There are many religions, but the basic story is the same: the gift of life, the sacrifice of a saviour, the ‘superior being’, the life hereafter. The message is the same, placatory obedience, suffering, penance and self-sacrifice on earth for the sake of rewards hereafter. The priest or mediator interprets the message and dispenses rewards and punishments in the name of his particular deity. Each religion, in its own way, requires to dominate its followers.

Christian and Jewish religions are not alone in putting women in an inferior position and excluding them from all but menial responsibilities. Their pre-ordained place in life is as homemakers and child-bearers. In the Christian church the Virgin Mary is only another in the long line of fertility goddesses. The male ideal of womanhood — as mate, comforter and homemaker in return for protection and provision — is still prevalent in society.

In the Christian churches the deviations are many and varied, but there is irrefutable evidence that not only Western civilisation has been imbued and brainwashed into the moralities of the Christian tradition.

The Gospels
Opinions vary widely as to when the gospels were written, but it is now generally thought that the four used today first appeared between 65 and 100AD. From these, the New Testament evolved between 150 and 350AD. Many other gospels were written by the early Christians, and Luke, one of the 'official' quartet, said that his gospel was only the latest of many.

Several of the gospel stories are lifted directly from the Old Testament. For example, the story of the feeding of the five thousand is first told in the Book of Kings about the prophet Elisha. The birthplace of Jesus, the virgin birth, the visit of the three kings, the flight into Egypt; sometimes even the wording is almost identical.
  “The boy Samuel continued to grow both in stature and in favour with the Lord and with men” (1 Samuel 2:26) becomes “and Jesus increased in wisdom and in stature and in favour with God and men” (Luke 2:52).
The story of the nativity — “The ox knoweth his owner and the ass his master’s crib”, the stilling of the storm, walking on water, the bodily ascension into heaven (Elijah ascended into heaven in a chariot of fire) — in fact nearly all the ‘supernatural’ aspects of the gospels are paralleled in the Old Testament. Galileans were considered credulous and superstitious and it is interesting to note that nearly all the miracles are supposed to have happened there.

There are serious discrepancies between the gospels. There is a world of difference, for example between “blessed are the poor” (Luke) and ‘blessed are the poor in spirit ’ (Matthew). Mark speaks of the Son of God — a title applied to Israelite kings in the Old Testament. “You are my son, today I have begotten you” (Psalm 2:7) or “The King is God’s first born (Psalm 89:27). John says “The Son of God” — implying a ‘divine being’.

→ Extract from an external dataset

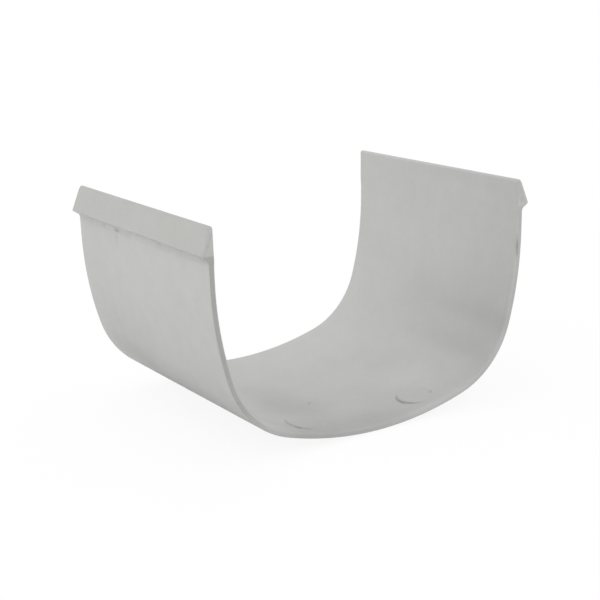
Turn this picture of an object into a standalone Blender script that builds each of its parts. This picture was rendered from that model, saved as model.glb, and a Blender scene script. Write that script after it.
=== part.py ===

The earliest gospel (Mark, 65AD) was written thirty-two years after the commonly accepted date of Jesus’ death in 33AD. (There is disagreement between the gospels even on this. John implies that he lived nearly fifty years, Luke says a little over thirty.) It has recently been argued that many of the gospel stories are not reported fact but owe much to the Jewish technique of embellishment. The Sermon on the Mount and the Lord’s Prayer do not go back to Jesus himself but are creations of the early church. It is almost impossible to say how much of the gospels is fact and how much modification, interpretation and embellishment in the twenty to sixty years between the events and their writing down This explains the differences between and downright contradictions in the four gospels.

Whereas Islam and Buddhism grew directly out of their founder’s message, the Christian religion altered in some cases almost beyond recognition what was taught by and happened to the historical Jesus. An interesting point here is that Jesus spoke of the Kingdom of God on earth. and the Church has turned this upside down and has always taught: 'Be good and suffer here in order to come to the Kingdom of God in heavenafter death'. The itinerant preacher is portrayed in Christian art as a Roman emperor type of god in heaven, even the halo around his head is that of an emperor.

Who was Jesus?
The early church had two images of Jesus: the radiant, noble, idealised one in his transfigured state, and frail and ugly in his human state. Eventually only the former was recognised, and Christian art and images for hundreds of years have portrayed only this aspect. Yet historical writings are quite clear. Clement of Alexandria (c. 150-215AD) says his face was ugly. The pagan Celsus (c.178) asked, “How can the Son of God have been such an ugly little man?’’. The Latin Father Tertullian (c. 160-220) likened him to a ‘puerulus’ — a wretched little boy. Robert Eisler put together the various descriptions by Josephus: “three ambits tall, crooked or stooping, long-faced, long-nosed with continuous eyebrows, scanty hair, dark-skinned, looking older than his years”. No connection with the aesthetically beautiful, pale-skinned, luxuriously curly-haired Jesus portrayed in Christian churches and religious art for hundreds of years.

In history Jesus was a man who lived and died about two thousand years ago, a practising Jew of Jewish parents. He was one of several children of Joseph and Mary. James, his elder brother, is mentioned in Paul’s message to the Galatians, and there were also Joseph, Judah and Simon, as well as at least two sisters. His family were respectable, and not as poor as the Christian religion would have us believe. They worried about the effect of his activities and tried to stop him, he disowned them (Mark 3:21, 31-35). He was executed on an unknown site by the roadside north or west of Jerusalem. According to Mark (the earliest gospel) no disciples were present and his reputed last words are therefore hearsay and their accuracy as reported in later gospels must be in doubt.

The way we see the world arises out of the structure of our society. Seen in retrospect, the myths and miracles of religion are as understandable in the societies in which they arose as primitive beliefs in gods of fire, water and fertility. In the light of modern knowledge there is no excuse for the continued blind belief in and reliance on a supreme being who determines the course of events.